Раньше Элиас, по крайней мере, что-то бормотал, и казалось, что он борется с ядом. Но за последние несколько часов он не произнес ни звука. Скажи он хоть слово – я была бы счастлива. Даже если бы он вновь заговорил об Элен Аквилле и ее голубых как океан глазах. Тогда, услышав от него эту фразу, я неожиданно огорчилась.
А теперь он ускользал, но я не могла этого допустить.
– Лайя, – позвал Элиас, и от удивления я чуть не упала с лошади.
– Слава небесам. – Я оглянулась и заметила, что его кожа посерела и высохла, в светлых глазах – горячечный блеск. Он посмотрел вверх на Привал, затем перевел взгляд на меня.
– Я знал, что ты довезешь нас сюда.
На миг он стал прежним: теплый, полный жизни. Он посмотрел на мои потрескавшиеся пальцы – сказались четыре дня, что я ехала, почти не выпуская поводьев – и взял ремни у меня из рук. Первые несколько секунд он держал поводья неловко, стараясь не касаться меня, как будто я могла обидеться на его близость. Поэтому я откинулась назад, прислонившись к его груди, и почувствовала себя в эту минуту безопаснее, чем во все минувшие дни, как будто внезапно облачилась в броню. Он расслабился и опустил руки на мои бедра, отчего у меня по позвоночнику пробежала легкая дрожь.
– Ты, должно быть, вымоталась, – пробормотал он.
– Я в порядке. Поверь, легче десять раз стащить тебя, такого тяжелого, с лошади и усадить обратно, чем иметь дело с Комендантом.
Его смешок был еле слышен, и все же от этого звука меня будто отпустило напряжение. Он направил лошадь к северу и, пришпорив, пустил ее в галоп, пока тропа не стала подниматься вверх.
– Мы близко, – сообщил он. – Едем к скалам, которые чуть севернее Привала – там полно мест, где ты сможешь спрятаться, пока я хожу за теллисом.

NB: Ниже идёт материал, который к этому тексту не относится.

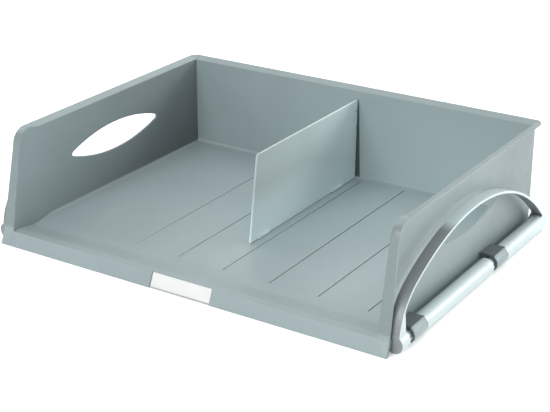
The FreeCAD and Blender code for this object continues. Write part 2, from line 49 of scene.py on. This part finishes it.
# ---------------------------------------------------------------- node helpers
class Graph:
    """A material's node tree, with short calls for adding and linking nodes."""

    def __init__(self, name):
        self.material = bpy.data.materials.new(name)
        self.material.use_nodes = True
        self.tree = self.material.node_tree
        self.shader = self.tree.nodes["Principled BSDF"]
        self.where = self.add("ShaderNodeTexCoord").outputs["Object"]

    def add(self, kind, **inputs):
        """Adds a node. Inputs are given as numbers, colours or sockets to link from."""
        node = self.tree.nodes.new(kind)
        self.feed(node, **inputs)
        return node

    def feed(self, node, **inputs):
        """Sets or links a node's inputs by name, with _ for a space."""
        for name, value in inputs.items():
            socket = node.inputs[name.replace("_", " ")]
            if isinstance(value, bpy.types.NodeSocket):
                self.tree.links.new(value, socket)
            elif isinstance(value, tuple) and len(value) == 3 and socket.type == "RGBA":
                socket.default_value = (*value, 1)
            else:
                socket.default_value = value

    def noise(self, scale, detail=2.0, rough=0.5, stretch=(1, 1, 1)):
        """Noise over object space, at so many cells a metre, from 0 to 1."""
        place = self.add("ShaderNodeMapping", Vector=self.where, Scale=stretch)
        node = self.add("ShaderNodeTexNoise", Vector=place.outputs["Vector"],
                        Scale=scale, Detail=detail, Roughness=rough)
        return node.outputs["Fac"]

    def math(self, operation, a, b=0.0):
        """A two-value maths node."""
        node = self.tree.nodes.new("ShaderNodeMath")
        node.operation = operation
        for socket, value in zip(node.inputs, (a, b)):
            if isinstance(value, bpy.types.NodeSocket):
                self.tree.links.new(value, socket)
            else:
                socket.default_value = value
        return node.outputs["Value"]

    def between(self, value, low, high, to_low=0.0, to_high=1.0):
        """A value carried from one range to another, clamped."""
        node = self.add("ShaderNodeMapRange", Value=value)
        for name, number in (("From Min", low), ("From Max", high),
                             ("To Min", to_low), ("To Max", to_high)):
            node.inputs[name].default_value = number
        return node.outputs["Result"]

    def mix(self, amount, a, b, blend="MIX"):
        """A colour mix."""
        node = self.tree.nodes.new("ShaderNodeMix")
        node.data_type = "RGBA"
        node.blend_type = blend
        for socket, value in ((node.inputs[0], amount), (node.inputs[6], a), (node.inputs[7], b)):
            if isinstance(value, bpy.types.NodeSocket):
                self.tree.links.new(value, socket)
            elif isinstance(value, tuple):
                socket.default_value = (*value, 1)
            else:
                socket.default_value = value
        return node.outputs[2]

    def paint(self, tone, colour, strength, *masks):
        """A tone carried towards a colour where every mask holds."""
        mask = masks[0]
        for other in masks[1:]:
            mask = self.math("MULTIPLY", mask, other)
        return self.mix(self.math("MULTIPLY", mask, strength), tone, colour)

    def facing(self):
        """The way the surface looks, as X, Y and Z."""
        normal = self.add("ShaderNodeNewGeometry").outputs["Normal"]
        return self.add("ShaderNodeSeparateXYZ", Vector=normal).outputs

    def placed(self):
        """The place in object space, as X, Y and Z."""
        return self.add("ShaderNodeSeparateXYZ", Vector=self.where).outputs


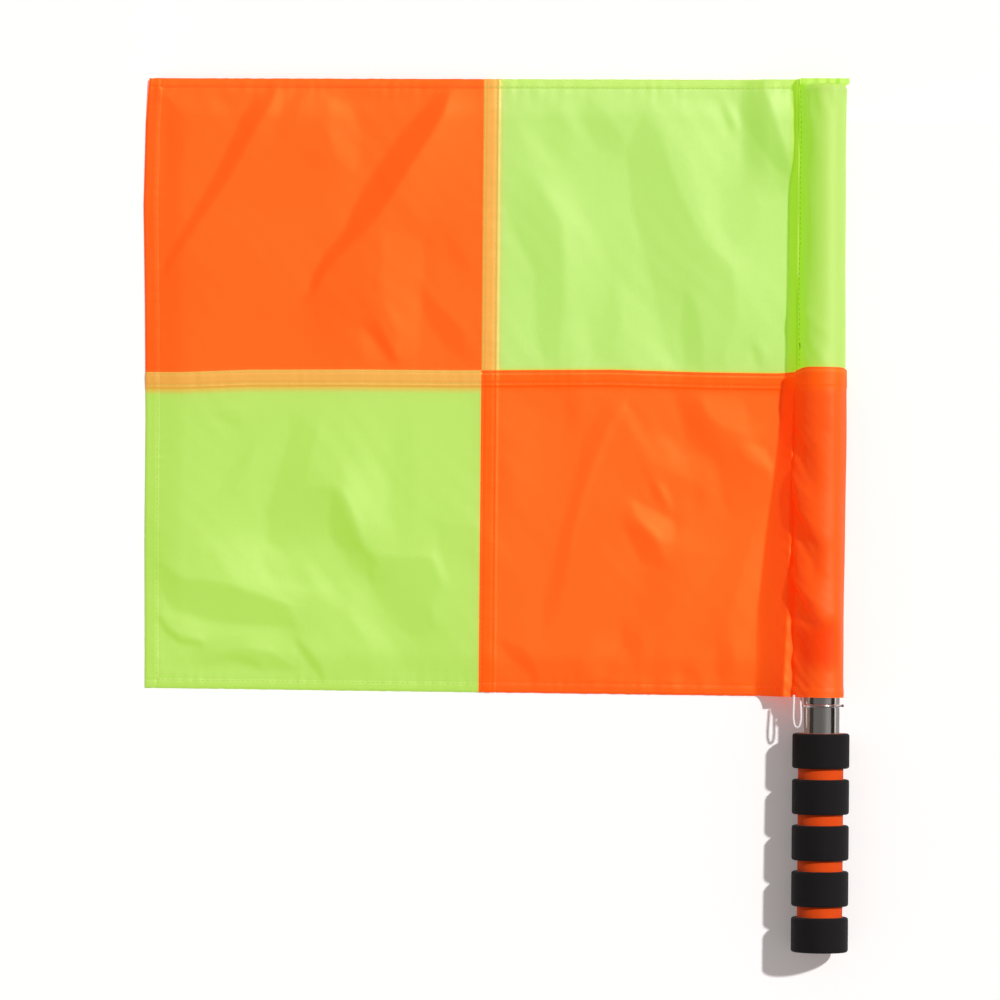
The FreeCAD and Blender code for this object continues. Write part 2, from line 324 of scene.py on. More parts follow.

Я хмуро посмотрела на него через плечо.
– Элиас, ты можешь отключиться в любой момент.
– Я могу бороться с приступами. Мне нужно-то всего несколько минут, чтобы добраться до рынка, – сказал он. – Это прямо в центре Привала. Там есть всё. Думаю, уж смогу найти аптеку.
Он скривился, его руки напряглись.
– Пойди прочь, – пробормотал он явно не мне. Когда я вопросительно взглянула на него, он притворился, что с ним все в порядке, и принялся расспрашивать меня о последних днях.
Однако когда лошадь взбиралась по каменистой тропе к северу от Привала, тело Элиаса дернулось, как будто невидимый кукольник потянул его за ниточки, и завалилось влево.
Я схватила поводья, возблагодарив небеса, что привязала его и он не мог упасть. Неуклюже обхватив его, вертясь в седле, я попыталась усадить Элиаса ровно, чтобы он не пугал лошадь.
– Все в порядке. – Мой голос дрожал. Я едва удерживала Элиаса, и когда конвульсии стали еще сильнее, старалась оставаться невозмутимой, каким был лекарь Поуп. – Мы достанем экстракт, и все будет хорошо.
Его сердце бешено колотилось. Я положила руку ему на грудь, боясь, что оно вот-вот взорвется. В таком темпе оно попросту долго не выдержит.
– Лайя. – Он едва говорил, в расфокусированном взгляде таилось безумие. – Я должен туда попасть. Не ходи туда одна. Это слишком опасно. Я сам все сделаю. Ты пострадаешь – я всегда… причиняю боль…
Он снова стал заваливаться набок, мелко и часто дыша, затем потерял сознание. Кто знает, как долго продлится обморок на этот раз? К горлу точно желчь подступила паника, но я отогнала ее. Плевать на то, что Привал опасен. Я должна пойти. Элиас с его беспорядочным пульсом и после четырех суток постоянных приступов туда не доберется, если я не сумею раздобыть теллис.
– Ты не можешь умереть, – потрясла я его. – Слышишь меня? Ты не можешь умереть, или Дарин тоже умрет.
Копыта лошади поскользнулись на камнях, и она встала на дыбы, чуть не вырвав поводья из моих рук и едва не сбросив Элиаса. Я спешилась и, тихо напевая испуганному животному, постаралась успокоить его, а заодно умерить свое нетерпение. Густой туман сменился жуткой, пронизывающей до самых костей изморосью.